— BEGIN SUPPLIED RECORDS —

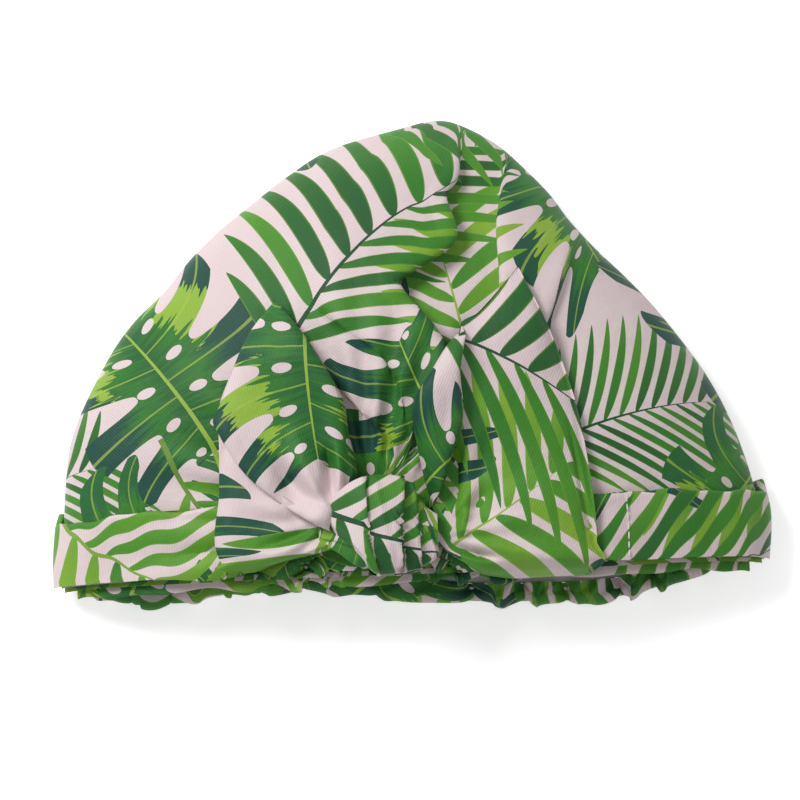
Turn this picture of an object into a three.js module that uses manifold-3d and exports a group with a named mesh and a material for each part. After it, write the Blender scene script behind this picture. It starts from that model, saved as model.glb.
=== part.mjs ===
import * as THREE from "three";
import { ParametricGeometry } from "three/addons/geometries/ParametricGeometry.js";
import { mergeVertices } from "three/addons/utils/BufferGeometryUtils.js";
import Module from "manifold-3d";

// A turban shower cap, lying on its back with its bow up. Millimetres.
// +X runs across the cap, +Y from the hem to the top of the crown, +Z up from the table.

const wasm = await Module();
wasm.setup();

const { clamp, degToRad, lerp, smoothstep } = THREE.MathUtils;
const touchGap = 0.4; // left between two layers of cloth that touch
const stitchedGap = 0.6; // left where a curved strip is sewn on
const cutOverrun = 60; // how far a cutting block runs past what it cuts

const leafGreen = 0x4f8f3a;
const deepGreen = 0x2f6b4c;
const palePink = 0xe6d3d6;
const filmWhite = 0xf2eeee;
const elasticWhite = 0xf4f2ee;

// Crown: one printed sheet, pleated into the front hem and gathered at the back.
const crownWidth = 281;
const crownLength = 188.5;
const hemY = -86;
const crownCloth = 1.0;
const sideFoldHeight = 9;
const topFoldHeight = 8;
const crownRise = 39; // of the front layer above the side folds, in mid-cap
const hemRiseShare = 0.72; // what is left of that rise at the front hem
const hemRiseReachShare = 0.38;
const archFullness = 0.8;
const apexShift = 18;
const leftSag = 3.5;
const outlineFullness = 1.85;
const outlineTaper = 0.69;
const backFlatnessShare = 2.2; // how soon the back layer comes down to the table
const rearHemRiseHeight = 9; // how far the rear hem is drawn up at the side folds
const rearHemLeftRise = 6; // how much further it is drawn up left of the knot
const rearHemLeftShares = [-0.07, 0.3]; // of half the width, between which that rise sets in
const rearHemRoundnessShare = 0.6; // how soon it comes down again beside a fold
const rearHemFadeShare = 6; // how soon the draw ends up the back
const apexLeanShare = 9; // only the very top leans
const frontTopRoundnessShare = 3.4;
const backTopRoundnessShare = 12;
const crownAround = 46;
const crownFrontAround = 34;
const crownRings = 13;
const ringCrowding = 0.65; // how much closer the rings are at the hem and the top

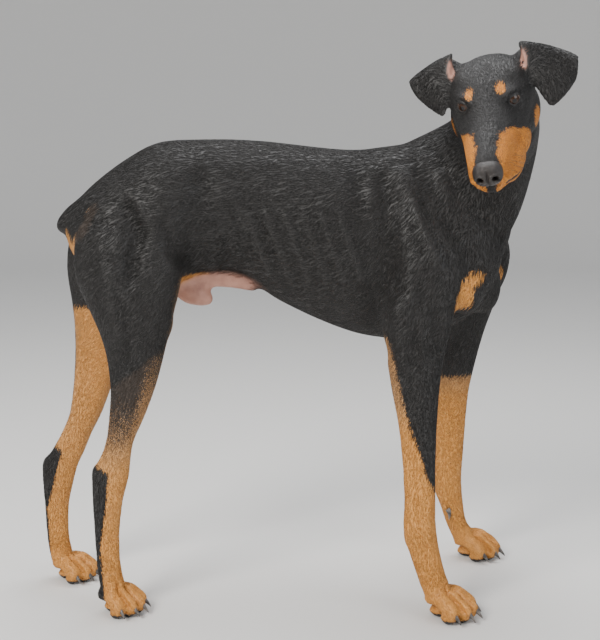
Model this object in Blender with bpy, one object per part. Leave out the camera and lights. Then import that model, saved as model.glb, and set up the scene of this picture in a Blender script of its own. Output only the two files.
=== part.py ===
"""A life-size standing Doberman Pinscher with drop ears and a docked tail, as a still museum model.

Metres, +Z up, +X towards the chest, +Y to the dog's left. The dog stands on its four paws on z = 0,
its trunk bent a little to the right and its head turned to the right.
"""

import math

import bmesh
import bpy
from mathutils import Matrix, Vector
from mathutils.bvhtree import BVHTree

# Driving sizes
WITHERS_HEIGHT = 0.68
TABLE_HEIGHT = 0.68  # the withers height for which the tables below are written
JOINT_GAP = 0.0003  # free space between neighbouring pieces
BODY_VOXEL = 0.0042
HEAD_VOXEL = 0.0017
PAW_VOXEL = 0.0016
BODY_FACES = 5200
HEAD_FACES = 3400
PAW_FACES = 480
NOSE_FACES = 480
TAIL_FACES = 260
SHEATH_FACES = 300
EYE_RADIUS = 0.0115
EAR_THICKNESS = 0.0034
EAR_COLUMNS = 9
CLAW_LENGTH = 0.0185
CLAW_RADIUS = 0.0040
CLAW_RINGS = 5

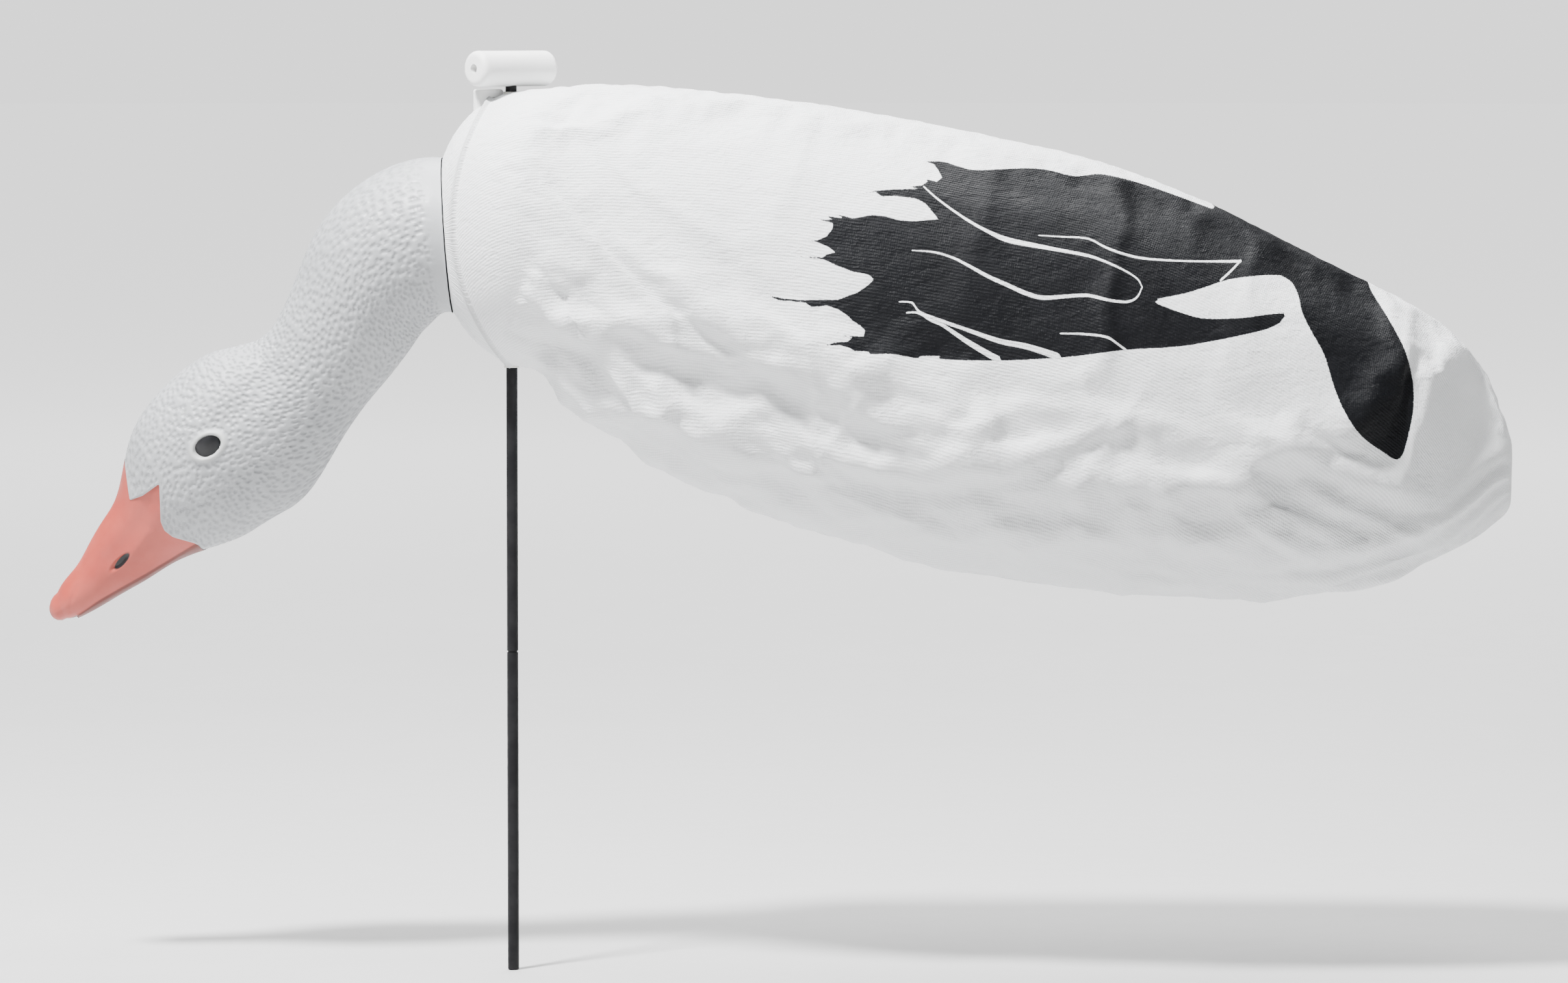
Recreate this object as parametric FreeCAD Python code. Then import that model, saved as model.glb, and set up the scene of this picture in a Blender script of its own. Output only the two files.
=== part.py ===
"""Windsock goose decoy on a ground stake, with a feeding head, modelled in millimetres.

Frame: the origin is the centre of the stake's bottom end. +Z runs up the stake, the bird faces -X and its
tail points to +X, and Y is across it, with its own left side at -Y.

How it is built, from the ground up:
  stake     a straight rod with a moulded push handle on top, and a stop ring that carries the bird
  collar    a moulded dome, open at the front for the neck, with a bush above and below for the stake
  head      a hollow blow-moulded head and neck that plugs into the collar and can be turned in it
  bag       a closed fabric sock over a sprung backbone and a wire loop, both held by a hinged hub
"""

import FreeCAD, Part
import math
import os

from FreeCAD import Placement, Rotation, Vector

# ---- driving dimensions, mm and degrees ----
ROD_R = 3.175  # quarter-inch rod
ROD_LENGTH = 508.0  # twenty inches
DEPTH_MARK_Z = 180.0  # how far the stake is pushed in
DEPTH_MARK_WIDTH = 1.0
DEPTH_MARK_DEPTH = 0.5

HANDLE_R = 10.0
HANDLE_LENGTH = 55.0
HANDLE_Z = 509.0
HANDLE_TURN = 43.0  # the handle is turned on the stake by this much from the bird's line
HANDLE_ROUND = 3.5
HANDLE_CORE_R = 2.7
HANDLE_CORE_DEPTH = 14.0

RUNNING_CLEARANCE = 0.075  # radial, for everything that turns on a shaft

COLLAR_CENTRE = Vector(10.0, 0.0, 418.6)  # the middle of the dome's widest ring
COLLAR_TILT = 4.0  # the dome's axis drops by this much towards the front
DOME_LENGTH = 55.0  # from the widest ring to where the dome would close, over the fabric
DOME_R = 77.0  # over the fabric
DOME_SEAM = 40.0  # the revolved surfaces' seam, kept clear of the openings at the top and bottom
FABRIC_T = 0.8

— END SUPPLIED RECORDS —

## PROBLEM DESCRIPTION
Extract exactly and only the lines above from the line containing "Model this object" through the line containing "from FreeCAD import", both end lines included.

## RESPONSE BELOW
Model this object in Blender with bpy, one object per part. Leave out the camera and lights. Then import that model, saved as model.glb, and set up the scene of this picture in a Blender script of its own. Output only the two files.
=== part.py ===
"""A life-size standing Doberman Pinscher with drop ears and a docked tail, as a still museum model.

Metres, +Z up, +X towards the chest, +Y to the dog's left. The dog stands on its four paws on z = 0,
its trunk bent a little to the right and its head turned to the right.
"""

import math

import bmesh
import bpy
from mathutils import Matrix, Vector
from mathutils.bvhtree import BVHTree

# Driving sizes
WITHERS_HEIGHT = 0.68
TABLE_HEIGHT = 0.68  # the withers height for which the tables below are written
JOINT_GAP = 0.0003  # free space between neighbouring pieces
BODY_VOXEL = 0.0042
HEAD_VOXEL = 0.0017
PAW_VOXEL = 0.0016
BODY_FACES = 5200
HEAD_FACES = 3400
PAW_FACES = 480
NOSE_FACES = 480
TAIL_FACES = 260
SHEATH_FACES = 300
EYE_RADIUS = 0.0115
EAR_THICKNESS = 0.0034
EAR_COLUMNS = 9
CLAW_LENGTH = 0.0185
CLAW_RADIUS = 0.0040
CLAW_RINGS = 5

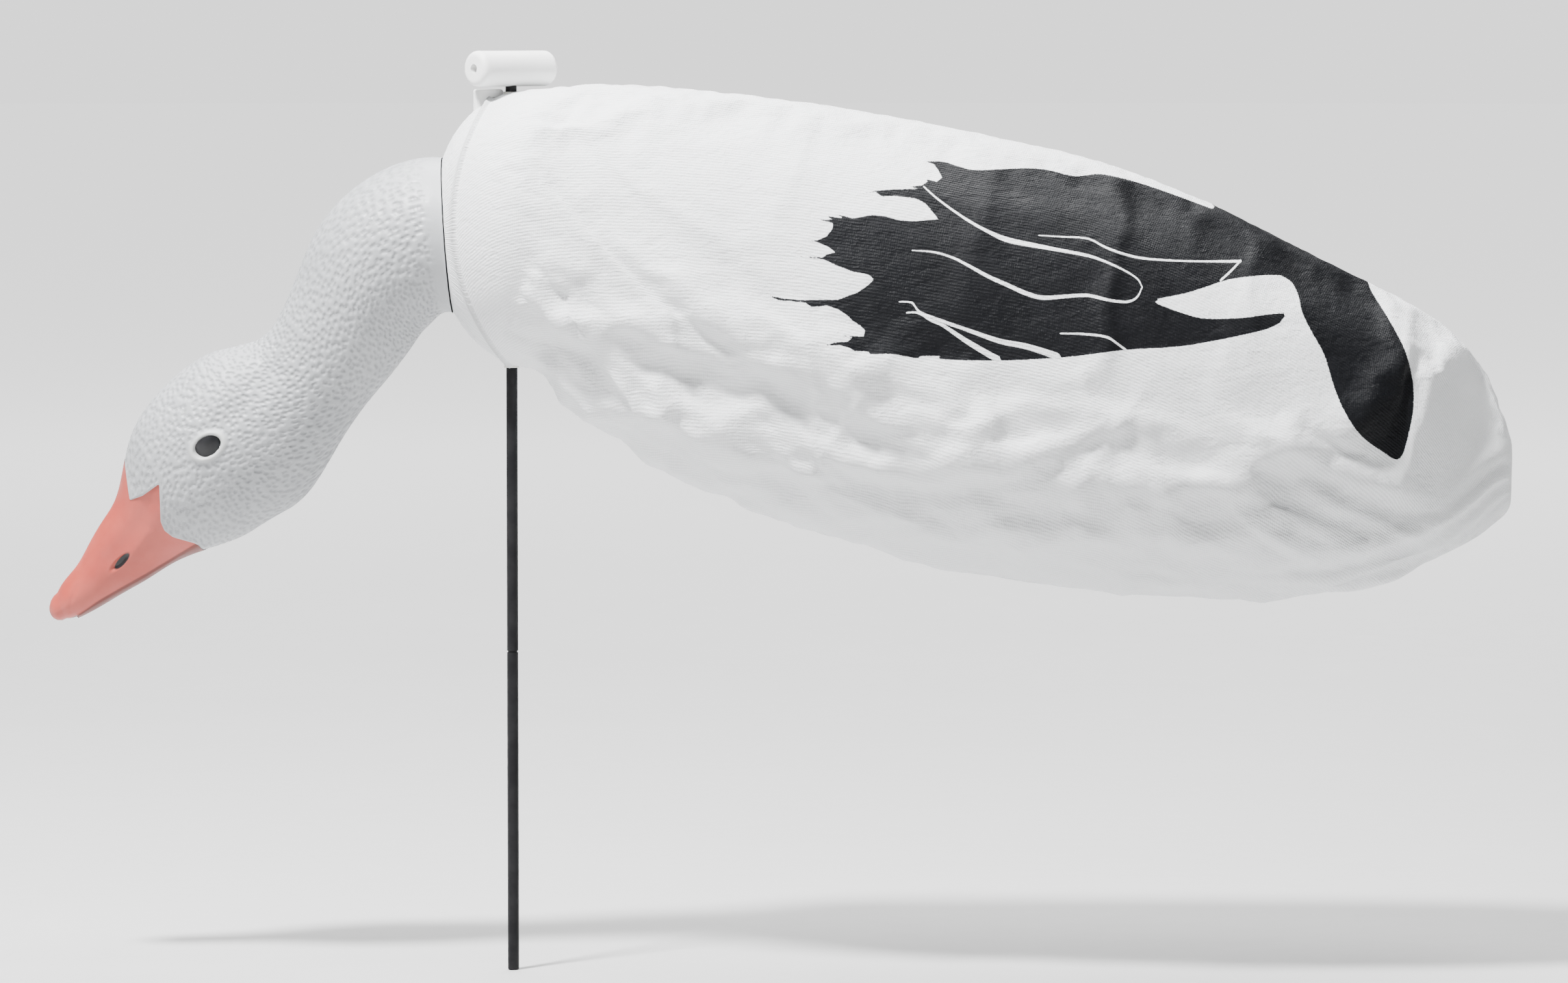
Recreate this object as parametric FreeCAD Python code. Then import that model, saved as model.glb, and set up the scene of this picture in a Blender script of its own. Output only the two files.
=== part.py ===
"""Windsock goose decoy on a ground stake, with a feeding head, modelled in millimetres.

Frame: the origin is the centre of the stake's bottom end. +Z runs up the stake, the bird faces -X and its
tail points to +X, and Y is across it, with its own left side at -Y.

How it is built, from the ground up:
  stake     a straight rod with a moulded push handle on top, and a stop ring that carries the bird
  collar    a moulded dome, open at the front for the neck, with a bush above and below for the stake
  head      a hollow blow-moulded head and neck that plugs into the collar and can be turned in it
  bag       a closed fabric sock over a sprung backbone and a wire loop, both held by a hinged hub
"""

import FreeCAD, Part
import math
import os

from FreeCAD import Placement, Rotation, Vector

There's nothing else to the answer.